Inizia così il comunicato diffuso oggi da WWF, Legambiente e Greenpeace Italia, che chiedono il rigetto definitivo di tutti i procedimenti ancora pendenti nell’area di interdizione delle 12 miglia dalla costa (a cominciare da Ombrina Mare) e una moratoria di tutte le attività di trivellazione a mare e a terra.

Le associazioni denunciano inoltre “una grave distorsione nell’operato del Ministero dello Sviluppo Economico, che sostiene e attua politiche di retroguardia in una difesa d’ufficio dei combustibili fossili, contro le scelte energetiche imposte dagli impegni assunti dall’Italia per la salvaguardia del clima: promuovere le energie rinnovabili, il risparmio e l’efficienza energetica per mantenere il riscaldamento globale entro 1,5 °C.

Lo ricordano gli ambientalisti, segnalando 4 peccati originali a conferma della loro valutazione:

  1. Il 23 dicembre il Governo ha dovuto cambiare le norme, volute dal Ministero dello Sviluppo Economico, con le quali si stabiliva la strategicità per legge delle attività di prospezione, ricerca e coltivazione degli idrocarburi da autorizzare con iter semplificati e super accelerati che emarginavano le Regioni. Con quelle norme si facevano salvi non solo gli atti abilitativi acquisiti, ma anche i soli procedimenti connessi e conseguenti in corso sino alla fine di giugno 2010 nell’area off limits delle 12 miglia marine. Il Governo l’ha fatto per disinnescare i referendum, ma quelle norme e procedure, contestate da almeno 3 anni dagli ambientalisti, erano evidentemente di dubbia legittimità.

  2. Il Ministero dello Sviluppo Economico ha sempre fatto proprie pedissequamente le valutazioni e le richieste di Assomineraria, garantendo un regime di franchigie, royalty e agevolazioni tra i più favorevoli al mondo (le royalty in Italia sono al massimo al 10%, mentre negli altri Paesi produttori di petrolio vanno dal 25% della Guinea all’80% di Norvegia e Russia) sposando anche gli studi, non verificati, prodotti dai petrolieri sullo sviluppo del settore (stimando 25.000 nuovi occupati), quando il turismo nelle aree costiere messe a rischio dalle trivelle fa registrare ogni anno 43 milioni di presenze di stranieri.

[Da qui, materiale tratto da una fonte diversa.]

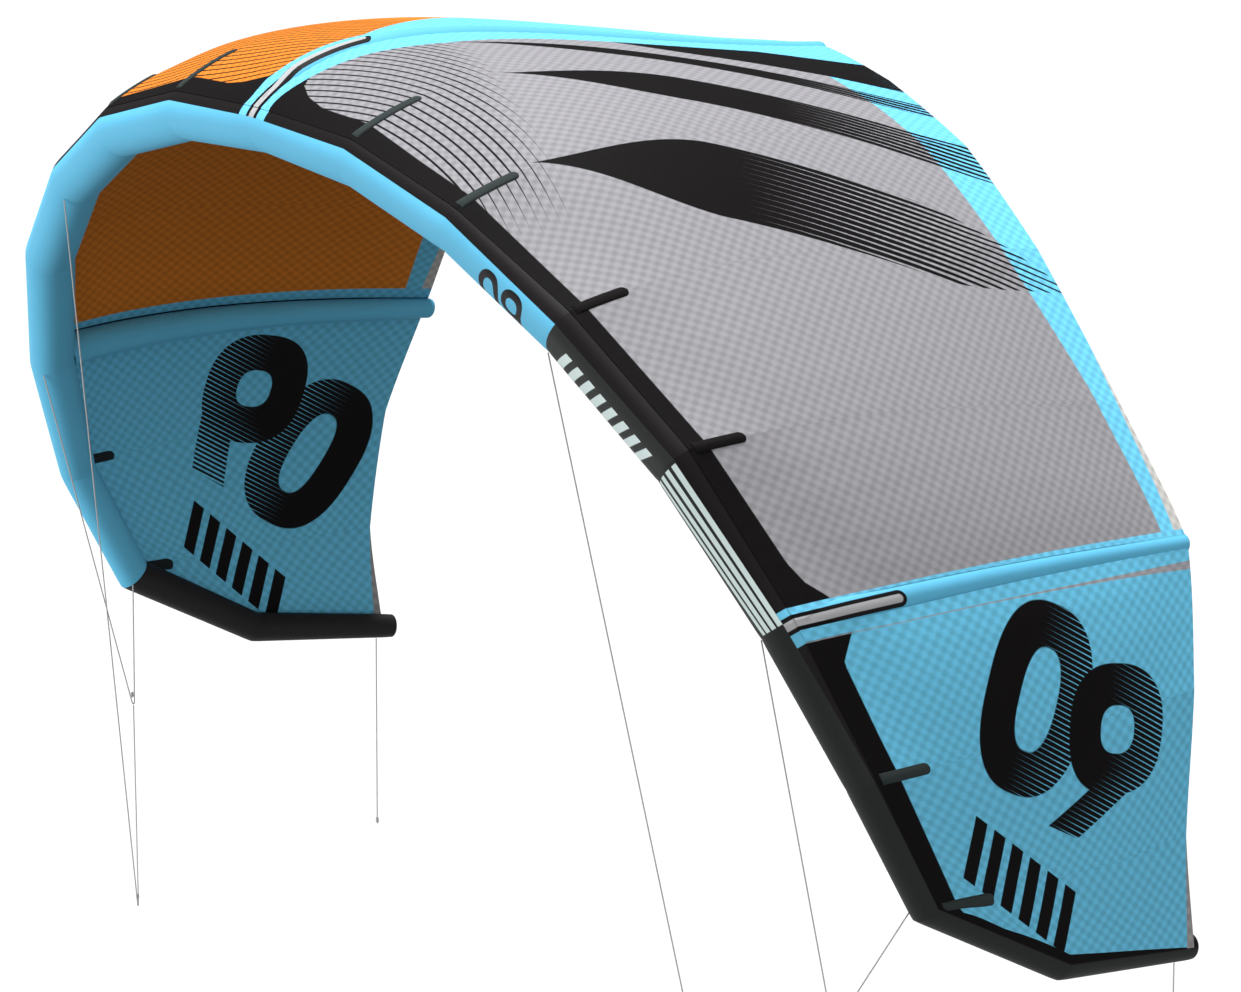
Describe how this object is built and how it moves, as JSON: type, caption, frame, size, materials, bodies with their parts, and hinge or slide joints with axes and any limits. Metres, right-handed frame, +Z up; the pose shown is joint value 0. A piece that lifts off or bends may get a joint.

Il solo settore della pesca occupa, già oggi, 25mila addetti, senza contare l’indotto e la maricoltura (pesci e molluschi).

  1. Il Ministero dello Sviluppo Economico, per la vigilanza sui grandi rischi connessi alle trivellazioni, ha preteso e ottenuto l’istituzione di un comitato interministeriale e di strutture territoriali dove sono presenti dirigenti e funzionari dell’UNMIG (Ufficio nazionale minerario per gli idrocarburi e le georisorse del Ministero) avrebbe invece dovuto far nascere anche in Italia una “Autorità competente” indipendente, come richiesto dalla normativa europea (Direttiva 2013/30/UE), chiaramente distinta dagli uffici del Ministero, per evitare conflitti di interesse nello svolgimento dei suoi compiti, come richiesto dall’Europa.

  2. Il Ministero dello Sviluppo Economico è refrattario a qualsiasi forma di pianificazione settoriale. Con la scusa dell’abrogazione della norme sottoposte a referendum è stato fatto anche scomparire il Piano delle aree per le trivellazioni, da sottoporre a valutazione ambientale strategica, richiesto dalla normativa comunitaria.

“L’Italia – sottolineano gli ambientalisti – per essere un Paese coerente con gli impegni assunti a livello internazionale, dopo la COP21 di Parigi, dovrebbe abbandonare le strategie pro-fossili del governo Renzi (prosecuzione diretta della Strategia Energetica Nazionale del governo Monti del 2012) e definire al più presto un Piano climatico-energetico che punti sulle energie rinnovabili, sul risparmio e l’efficienza energetica, nel quadro di una più ampia Strategia di decarbonizzazione per tutti i settori, per far fede all’impegno di mantenere il riscaldamento globale entro 1,5 °C.”

Le Associazioni ambientaliste chiedono al Governo di uscire dalla ottusa difesa degli interessi dei petrolieri e di ricondurre quanto prima il Ministero dello Sviluppo Economico al suo ruolo istituzionale.